What you have to do:
Look through the data below and work out how many lines contain the string "collection". Give the number alone.

--- BEGIN ---

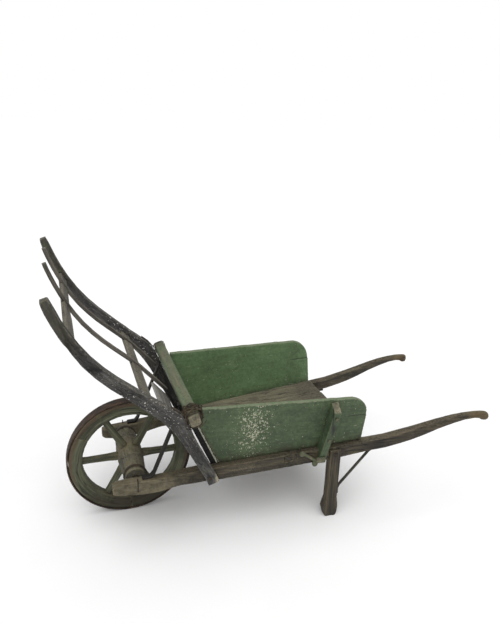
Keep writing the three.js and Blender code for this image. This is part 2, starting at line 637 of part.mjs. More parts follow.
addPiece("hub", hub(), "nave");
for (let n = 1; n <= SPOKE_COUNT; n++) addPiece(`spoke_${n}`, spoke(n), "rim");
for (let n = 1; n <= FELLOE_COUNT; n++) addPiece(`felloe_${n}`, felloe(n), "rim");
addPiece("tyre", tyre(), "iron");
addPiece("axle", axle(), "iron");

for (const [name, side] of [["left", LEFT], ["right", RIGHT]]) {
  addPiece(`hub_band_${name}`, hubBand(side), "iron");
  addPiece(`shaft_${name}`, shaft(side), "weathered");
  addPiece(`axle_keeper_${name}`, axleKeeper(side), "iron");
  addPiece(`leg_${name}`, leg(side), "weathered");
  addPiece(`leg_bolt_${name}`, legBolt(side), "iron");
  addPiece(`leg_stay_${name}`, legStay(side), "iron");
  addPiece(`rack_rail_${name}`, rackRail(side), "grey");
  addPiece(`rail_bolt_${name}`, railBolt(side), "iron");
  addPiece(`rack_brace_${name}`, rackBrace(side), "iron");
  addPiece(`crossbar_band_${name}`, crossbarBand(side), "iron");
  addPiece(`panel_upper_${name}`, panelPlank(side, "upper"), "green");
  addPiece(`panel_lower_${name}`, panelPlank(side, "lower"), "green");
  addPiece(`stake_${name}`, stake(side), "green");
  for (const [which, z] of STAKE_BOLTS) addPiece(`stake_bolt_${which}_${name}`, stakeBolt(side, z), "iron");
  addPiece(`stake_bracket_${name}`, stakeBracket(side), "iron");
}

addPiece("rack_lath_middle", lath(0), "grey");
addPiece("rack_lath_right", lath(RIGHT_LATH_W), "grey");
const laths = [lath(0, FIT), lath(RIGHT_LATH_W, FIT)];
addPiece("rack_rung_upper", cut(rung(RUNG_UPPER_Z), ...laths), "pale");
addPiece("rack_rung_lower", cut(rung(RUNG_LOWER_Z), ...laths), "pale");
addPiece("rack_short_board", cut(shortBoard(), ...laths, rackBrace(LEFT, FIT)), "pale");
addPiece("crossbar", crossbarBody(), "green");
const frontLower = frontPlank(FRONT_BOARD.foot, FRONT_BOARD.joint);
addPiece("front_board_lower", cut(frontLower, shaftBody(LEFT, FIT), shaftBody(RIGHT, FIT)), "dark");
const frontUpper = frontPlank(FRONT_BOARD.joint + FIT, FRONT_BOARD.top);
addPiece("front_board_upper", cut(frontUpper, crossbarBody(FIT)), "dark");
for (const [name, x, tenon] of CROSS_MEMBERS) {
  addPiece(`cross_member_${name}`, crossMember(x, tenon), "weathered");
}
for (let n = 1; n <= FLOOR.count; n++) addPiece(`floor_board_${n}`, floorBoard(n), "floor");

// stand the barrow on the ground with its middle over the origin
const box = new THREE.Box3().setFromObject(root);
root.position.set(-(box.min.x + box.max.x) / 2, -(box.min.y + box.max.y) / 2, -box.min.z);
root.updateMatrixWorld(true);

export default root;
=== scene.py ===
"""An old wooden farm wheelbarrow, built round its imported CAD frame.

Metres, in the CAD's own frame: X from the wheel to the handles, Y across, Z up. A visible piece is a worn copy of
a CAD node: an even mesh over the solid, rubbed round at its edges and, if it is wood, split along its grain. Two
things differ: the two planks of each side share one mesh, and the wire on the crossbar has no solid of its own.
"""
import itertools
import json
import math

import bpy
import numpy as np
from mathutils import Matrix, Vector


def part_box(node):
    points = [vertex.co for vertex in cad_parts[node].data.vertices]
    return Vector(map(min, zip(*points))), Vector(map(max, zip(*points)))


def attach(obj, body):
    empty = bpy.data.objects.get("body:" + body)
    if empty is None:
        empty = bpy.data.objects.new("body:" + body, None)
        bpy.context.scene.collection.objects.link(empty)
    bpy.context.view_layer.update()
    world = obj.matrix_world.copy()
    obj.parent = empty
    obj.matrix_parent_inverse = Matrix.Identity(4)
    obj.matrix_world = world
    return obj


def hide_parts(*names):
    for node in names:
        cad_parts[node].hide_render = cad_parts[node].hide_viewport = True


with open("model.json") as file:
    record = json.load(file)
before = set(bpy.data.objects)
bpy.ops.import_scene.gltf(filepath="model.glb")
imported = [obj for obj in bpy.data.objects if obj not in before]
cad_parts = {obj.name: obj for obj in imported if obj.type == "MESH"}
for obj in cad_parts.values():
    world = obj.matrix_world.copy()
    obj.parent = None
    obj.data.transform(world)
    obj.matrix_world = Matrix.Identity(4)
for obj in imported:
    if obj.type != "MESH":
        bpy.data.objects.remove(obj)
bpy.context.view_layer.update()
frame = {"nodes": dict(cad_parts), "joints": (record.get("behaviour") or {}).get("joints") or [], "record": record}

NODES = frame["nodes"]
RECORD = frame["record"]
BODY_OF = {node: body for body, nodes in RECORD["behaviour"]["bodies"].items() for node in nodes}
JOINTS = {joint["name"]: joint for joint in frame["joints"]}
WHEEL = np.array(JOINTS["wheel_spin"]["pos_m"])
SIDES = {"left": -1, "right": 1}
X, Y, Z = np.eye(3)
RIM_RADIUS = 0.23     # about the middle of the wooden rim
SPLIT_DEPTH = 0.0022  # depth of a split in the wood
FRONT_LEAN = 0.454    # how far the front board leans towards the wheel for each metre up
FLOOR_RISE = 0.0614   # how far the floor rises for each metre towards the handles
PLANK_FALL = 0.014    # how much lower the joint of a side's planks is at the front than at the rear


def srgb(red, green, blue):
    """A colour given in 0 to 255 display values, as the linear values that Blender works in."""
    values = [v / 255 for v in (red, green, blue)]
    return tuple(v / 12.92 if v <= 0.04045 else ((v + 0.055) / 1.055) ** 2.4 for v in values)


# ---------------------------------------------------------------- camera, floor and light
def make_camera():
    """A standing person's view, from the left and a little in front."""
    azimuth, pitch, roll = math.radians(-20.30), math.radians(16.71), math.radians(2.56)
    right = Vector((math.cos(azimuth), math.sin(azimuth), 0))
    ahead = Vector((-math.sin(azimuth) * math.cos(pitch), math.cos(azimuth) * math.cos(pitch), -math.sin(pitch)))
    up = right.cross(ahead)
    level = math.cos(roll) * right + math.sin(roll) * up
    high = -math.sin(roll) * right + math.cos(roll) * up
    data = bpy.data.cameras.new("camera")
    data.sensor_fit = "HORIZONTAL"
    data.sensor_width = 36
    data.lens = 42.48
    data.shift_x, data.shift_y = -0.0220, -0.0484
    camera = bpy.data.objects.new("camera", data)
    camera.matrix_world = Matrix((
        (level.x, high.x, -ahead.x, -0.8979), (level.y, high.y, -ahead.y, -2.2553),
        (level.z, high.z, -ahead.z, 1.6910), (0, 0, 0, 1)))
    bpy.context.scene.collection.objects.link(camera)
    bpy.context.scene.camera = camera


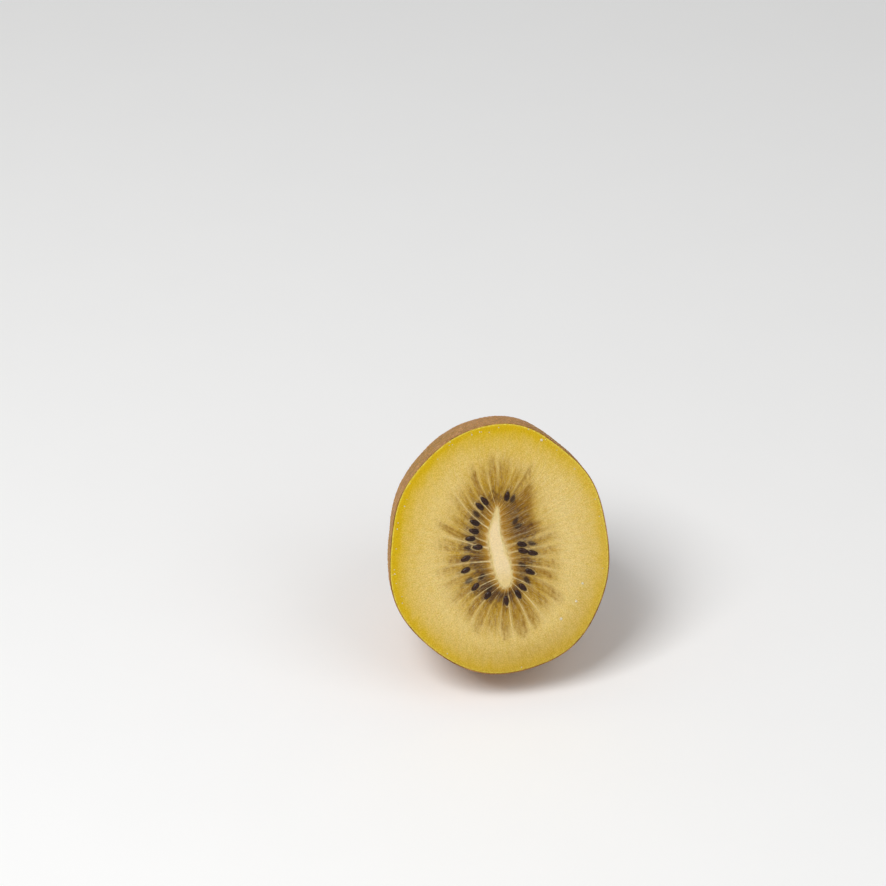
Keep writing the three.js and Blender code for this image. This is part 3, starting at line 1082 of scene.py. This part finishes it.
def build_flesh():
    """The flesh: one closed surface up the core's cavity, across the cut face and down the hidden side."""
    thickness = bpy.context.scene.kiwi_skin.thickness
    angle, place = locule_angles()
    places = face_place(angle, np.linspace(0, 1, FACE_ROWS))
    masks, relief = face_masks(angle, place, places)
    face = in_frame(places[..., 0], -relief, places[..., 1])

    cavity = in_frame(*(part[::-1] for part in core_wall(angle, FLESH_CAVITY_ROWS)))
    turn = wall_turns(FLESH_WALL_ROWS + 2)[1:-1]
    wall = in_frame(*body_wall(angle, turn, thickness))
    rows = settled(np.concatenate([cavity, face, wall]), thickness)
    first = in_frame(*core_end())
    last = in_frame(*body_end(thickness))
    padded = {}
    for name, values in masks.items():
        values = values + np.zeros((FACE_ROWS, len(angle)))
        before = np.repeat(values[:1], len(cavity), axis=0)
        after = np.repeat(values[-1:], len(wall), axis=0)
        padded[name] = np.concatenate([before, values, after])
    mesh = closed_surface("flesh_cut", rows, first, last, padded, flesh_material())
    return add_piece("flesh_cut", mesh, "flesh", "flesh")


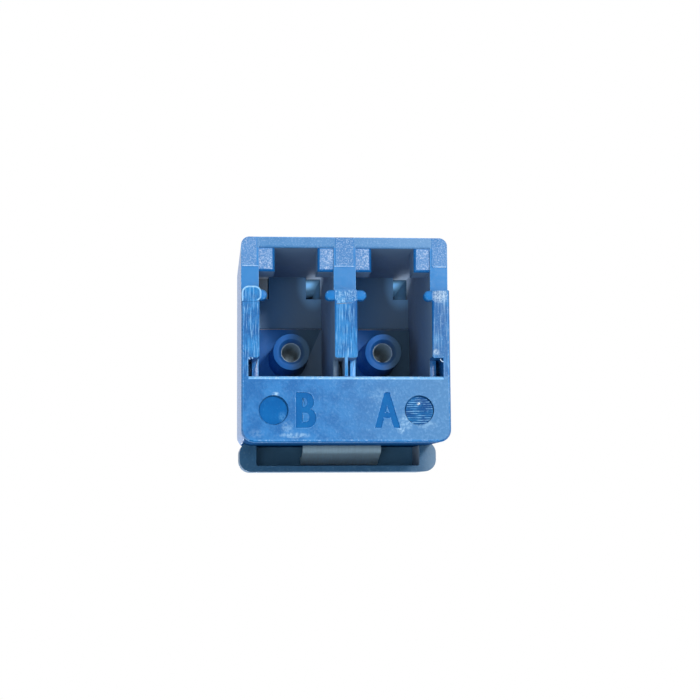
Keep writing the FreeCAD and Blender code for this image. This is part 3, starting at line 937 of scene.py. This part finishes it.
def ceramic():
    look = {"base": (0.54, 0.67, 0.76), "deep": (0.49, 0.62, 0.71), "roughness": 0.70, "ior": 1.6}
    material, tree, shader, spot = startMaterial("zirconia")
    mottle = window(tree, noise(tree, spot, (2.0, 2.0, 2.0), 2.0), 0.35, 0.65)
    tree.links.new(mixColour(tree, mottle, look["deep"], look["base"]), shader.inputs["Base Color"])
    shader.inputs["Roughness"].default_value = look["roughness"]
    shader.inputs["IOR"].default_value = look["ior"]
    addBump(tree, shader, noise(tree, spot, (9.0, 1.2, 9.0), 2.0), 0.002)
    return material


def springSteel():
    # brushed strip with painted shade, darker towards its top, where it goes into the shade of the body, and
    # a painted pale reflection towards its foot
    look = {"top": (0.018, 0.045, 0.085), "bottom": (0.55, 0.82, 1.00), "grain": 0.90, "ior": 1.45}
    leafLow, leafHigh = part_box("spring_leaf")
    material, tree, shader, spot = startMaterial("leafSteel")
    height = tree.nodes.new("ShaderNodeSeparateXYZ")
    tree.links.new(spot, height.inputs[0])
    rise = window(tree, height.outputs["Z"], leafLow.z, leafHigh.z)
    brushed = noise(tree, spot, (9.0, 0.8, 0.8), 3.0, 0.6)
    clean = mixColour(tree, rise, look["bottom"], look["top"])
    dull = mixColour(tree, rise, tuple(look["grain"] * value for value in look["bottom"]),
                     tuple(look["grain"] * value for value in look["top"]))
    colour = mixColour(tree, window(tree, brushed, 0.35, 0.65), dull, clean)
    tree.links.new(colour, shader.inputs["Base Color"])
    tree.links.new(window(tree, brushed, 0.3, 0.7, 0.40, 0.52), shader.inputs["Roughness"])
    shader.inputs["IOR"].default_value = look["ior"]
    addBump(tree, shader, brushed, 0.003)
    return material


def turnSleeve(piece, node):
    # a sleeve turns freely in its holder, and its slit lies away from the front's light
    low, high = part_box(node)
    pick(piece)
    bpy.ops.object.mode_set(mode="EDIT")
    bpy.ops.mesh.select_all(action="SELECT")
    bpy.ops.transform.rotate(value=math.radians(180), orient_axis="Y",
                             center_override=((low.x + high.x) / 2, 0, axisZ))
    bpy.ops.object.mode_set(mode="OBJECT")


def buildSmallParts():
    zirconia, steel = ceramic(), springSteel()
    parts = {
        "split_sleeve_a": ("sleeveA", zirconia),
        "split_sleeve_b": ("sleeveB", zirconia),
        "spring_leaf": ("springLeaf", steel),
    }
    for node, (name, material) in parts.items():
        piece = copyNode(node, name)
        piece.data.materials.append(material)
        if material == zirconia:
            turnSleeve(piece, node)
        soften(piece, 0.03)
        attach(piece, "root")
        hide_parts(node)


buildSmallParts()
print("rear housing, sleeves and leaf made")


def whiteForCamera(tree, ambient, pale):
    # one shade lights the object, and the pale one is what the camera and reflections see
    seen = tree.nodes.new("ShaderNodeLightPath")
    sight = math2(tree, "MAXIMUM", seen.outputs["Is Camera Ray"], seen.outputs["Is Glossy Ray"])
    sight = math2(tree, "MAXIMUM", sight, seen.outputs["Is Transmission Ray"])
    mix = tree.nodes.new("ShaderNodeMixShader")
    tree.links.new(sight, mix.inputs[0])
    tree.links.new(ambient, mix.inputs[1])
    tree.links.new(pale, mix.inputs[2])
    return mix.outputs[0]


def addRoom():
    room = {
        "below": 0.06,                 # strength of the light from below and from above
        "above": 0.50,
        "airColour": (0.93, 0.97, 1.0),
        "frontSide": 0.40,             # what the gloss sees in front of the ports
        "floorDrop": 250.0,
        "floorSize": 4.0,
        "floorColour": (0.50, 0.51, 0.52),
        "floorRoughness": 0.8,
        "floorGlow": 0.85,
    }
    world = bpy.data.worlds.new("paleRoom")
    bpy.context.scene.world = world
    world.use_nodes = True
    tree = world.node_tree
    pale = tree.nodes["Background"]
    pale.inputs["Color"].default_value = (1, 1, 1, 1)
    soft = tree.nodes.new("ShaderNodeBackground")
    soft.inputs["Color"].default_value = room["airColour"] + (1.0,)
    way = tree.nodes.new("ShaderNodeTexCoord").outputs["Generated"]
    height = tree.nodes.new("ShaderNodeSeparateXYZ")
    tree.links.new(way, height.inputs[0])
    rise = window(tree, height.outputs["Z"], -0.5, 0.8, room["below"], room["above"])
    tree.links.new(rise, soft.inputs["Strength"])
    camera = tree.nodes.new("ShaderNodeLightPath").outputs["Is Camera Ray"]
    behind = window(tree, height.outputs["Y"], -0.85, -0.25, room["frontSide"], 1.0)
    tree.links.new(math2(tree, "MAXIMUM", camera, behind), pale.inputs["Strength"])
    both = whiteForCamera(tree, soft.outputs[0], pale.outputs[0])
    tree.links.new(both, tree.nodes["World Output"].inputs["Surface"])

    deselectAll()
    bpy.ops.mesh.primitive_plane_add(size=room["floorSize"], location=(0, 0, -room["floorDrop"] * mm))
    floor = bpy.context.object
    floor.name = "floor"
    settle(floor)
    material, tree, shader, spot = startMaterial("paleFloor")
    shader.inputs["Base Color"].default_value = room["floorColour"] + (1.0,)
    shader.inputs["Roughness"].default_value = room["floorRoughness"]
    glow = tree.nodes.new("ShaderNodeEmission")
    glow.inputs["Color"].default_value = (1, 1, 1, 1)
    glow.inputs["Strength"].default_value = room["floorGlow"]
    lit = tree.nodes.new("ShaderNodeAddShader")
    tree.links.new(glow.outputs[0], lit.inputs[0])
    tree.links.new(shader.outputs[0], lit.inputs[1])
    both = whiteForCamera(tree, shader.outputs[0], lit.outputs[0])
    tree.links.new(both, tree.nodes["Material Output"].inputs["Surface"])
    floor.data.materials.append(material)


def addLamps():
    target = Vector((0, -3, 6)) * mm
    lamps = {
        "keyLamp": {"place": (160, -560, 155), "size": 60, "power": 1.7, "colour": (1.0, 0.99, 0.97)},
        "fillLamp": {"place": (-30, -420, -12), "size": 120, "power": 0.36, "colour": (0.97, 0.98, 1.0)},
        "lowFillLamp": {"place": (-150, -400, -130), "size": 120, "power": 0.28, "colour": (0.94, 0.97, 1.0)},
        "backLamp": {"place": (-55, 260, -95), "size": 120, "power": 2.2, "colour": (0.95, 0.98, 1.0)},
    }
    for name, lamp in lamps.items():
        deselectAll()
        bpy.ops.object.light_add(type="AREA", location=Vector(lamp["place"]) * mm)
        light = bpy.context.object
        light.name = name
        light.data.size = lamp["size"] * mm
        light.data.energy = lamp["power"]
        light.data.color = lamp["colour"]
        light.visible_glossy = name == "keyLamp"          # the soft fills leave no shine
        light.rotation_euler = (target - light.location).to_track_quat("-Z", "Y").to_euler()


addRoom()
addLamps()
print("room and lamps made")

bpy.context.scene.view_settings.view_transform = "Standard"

--- END ---

Right answer:
2